Giunge poi il momento di conoscere l’altro “volto” dell’azienda Zenato, e quindi apriamo le danze dei vini della Valpolicella con il Valpolicella Classico Superiore 2019. È, poi, il turno di “Ripassa”, il Valpolicella Ripasso Superiore 2018. Subito dopo la fermentazione delle uve passite dell’Amarone, la migliore selezione di Valpolicella “ripassa” sulle vinacce dell’Amarone, dando inizio alla seconda breve fermentazione. È giunto il momento dell’ultimo assaggio. Difficile eguagliare il “Ripassa”, pensiamo. Ma arriva lui: l’Amarone della Valpolicella Classico 2017. Che meraviglia.
Ilatium Morini
Siamo nella Valle d’Illasi. Qui, in sette, tra fratelli e cugini della famiglia Morini, hanno ereditato un’attività, diversi anni fa, cui hanno deciso di dedicarsi ed impegnarsi totalmente.
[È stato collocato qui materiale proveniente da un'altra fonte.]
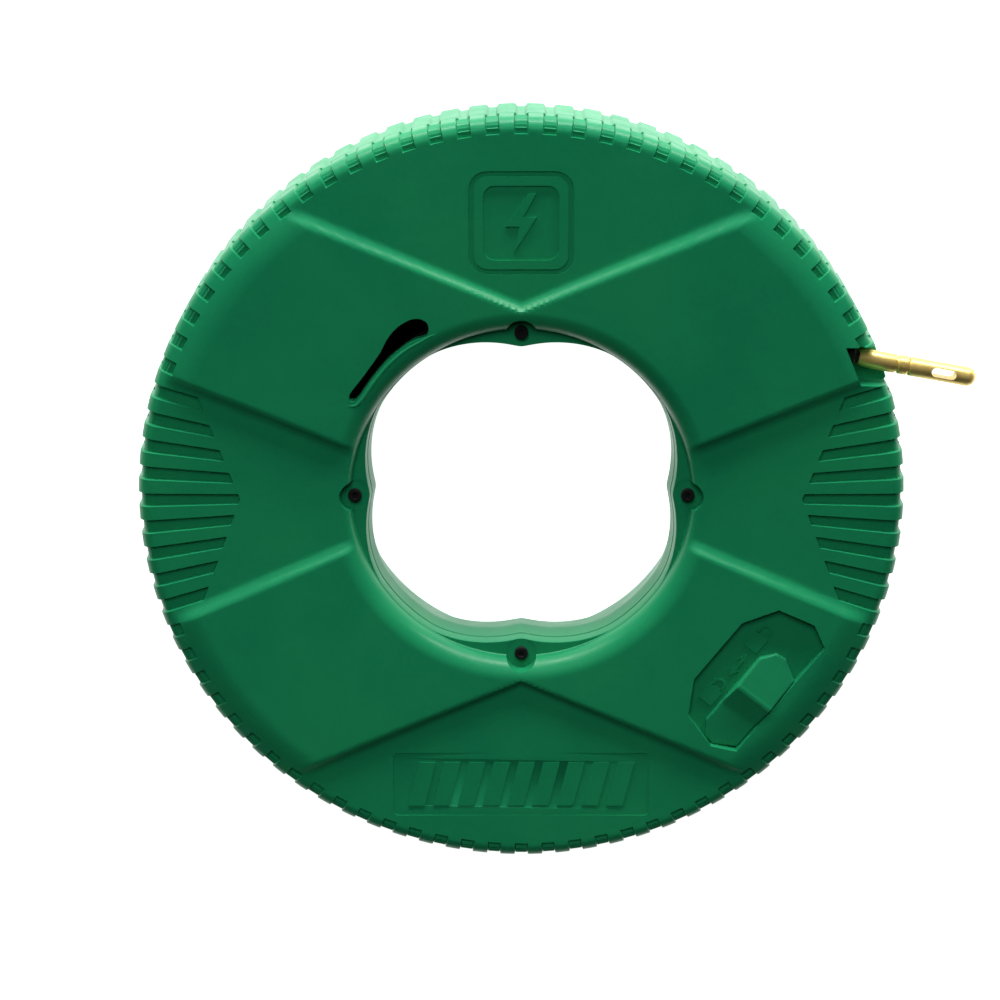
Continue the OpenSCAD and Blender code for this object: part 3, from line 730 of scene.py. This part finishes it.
def lock_outline(grow=0.0):
    """Outline of the lock's recess: an oblong with cut corners, grown by a margin."""
    g = grow
    half = [(166.6 + g, 34.8 + g), (154.8 + g, 40.8 + g), (136 - g, 35.8 + g), (126 - g, 18.9 + g)]
    return in_lock(np.array(half + [(x, -y) for x, y in half[::-1]]))


def window_outline():
    """Outline of the tape window: almost an arc round the hand hole on one side, and on the other a slanted
    side that spreads to a round end."""
    inner = [(94.9, 119.4), (96.2, 123), (96.6, 128), (96.4, 134), (95.7, 140.5), (95.4, 146.5)]
    outer = [(96.2, 148.6), (98.6, 148.9), (99.9, 147), (99.7, 140.5), (101.6, 133), (104.6, 128.7),
             (106.2, 125), (106.3, 121.5), (104.9, 119), (101.6, 117.3), (97.9, 117.5)]
    return smooth_loop(np.array([polar(r, a) for r, a in inner + outer]), 6)


def bolt_outline(size):
    """Outline of a lightning bolt about the origin, twice size high."""
    points = [(0.22, 1.0), (-0.52, -0.12), (-0.06, -0.12), (-0.24, -1.0), (0.52, 0.2), (0.06, 0.2), (0.50, 1.0)]
    return np.array(points) * size


def face_marks(shape):
    """Cutting blocks of the face's marks: a rounded square frame round a sunk field that holds a bolt, and
    a shallow plate with slanted bars. Their floors follow the panel."""
    depth = shape.mark_depth / MM
    badge = np.array([0, 138.5])
    plate = np.array([0, -150.2])

    def floor_at(share):
        return lambda x, y: front_panel_z(np.hypot(x, y)) - depth * share

    lean = math.tan(math.radians(14))
    height = 11.5
    bars = []
    for k in range(-4, 5):
        x, half = 12.6 * k, 4.2
        corners = [(x - half - lean * height, -height), (x + half - lean * height, -height),
                   (x + half + lean * height, height), (x - half + lean * height, height)]
        bars.append(np.array(corners) + plate)
    return [
        prism([rounded_box(25.5, 25.5, 9) + badge, rounded_box(22.9, 22.9, 6.8) + badge], floor_at(1), ABOVE),
        prism([rounded_box(18.4, 18.4, 5.5) + badge, bolt_outline(14.5) + badge], floor_at(1.05), ABOVE),
        prism([rounded_box(65, 16.6, 2.5) + plate] + bars, floor_at(0.72), ABOVE),
    ]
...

Spinti da cosa? Dall’amore per la vita di campagna e dalla passione per la coltivazione della vite. È così che Ilatium è diventata ciò che è oggi, affermandosi sul mercato. Chiediamo a Luca Morini, sommelier dell’azienda, di offrici uno spaccato dell’offerta di vini dell’azienda Ilatium Morini. E lui introduce questo spaccato con l’ultima novità dell’azienda: “profonde radici ma anche voglia di innovazione ci ha portati a spingerci oltre”. È così nato “Sette” il primo Spumante Metodo Classico Extra Brut firmato Ilatium. È poi il turno di “Amitor”, Veneto bianco IGT, vino giovane fresco e dagli intensi aromi di fiori ed agrumi, “di grande beva perfetto per ogni momento della giornata”. Ecco, quindi, una chicca di Ilatium Morini, “Virgo”, prodotto senza solfiti aggiunti.
Archiviamo l’ottimo capitolo dei bianchi, accogliendo il quello dei rossi con “Forziello”, vino rosso Verona IGT, limpido con un colore rosso rubino, intenso e complesso: “è elegantemente fresco e tannico con una buona struttura”. La scaletta ideata da Luca prevede poi il Valpolicella Superiore DOC “Campo Prognai”, e l’Amarone della Valpolicella DOCG “Campo Leon”, intenso e vigoroso. Dopo la complessità di questi ultimi assaggi, concludiamo con dolcezza: Recioto della Valpolicella DOCG “Septemviri” il cui profumo contiene note di ciliegie, amarene, mirtilli e cioccolata e il dorato Recioto di Soave DOCG “Sette Dame” con una nota finale che ricorda il caramello.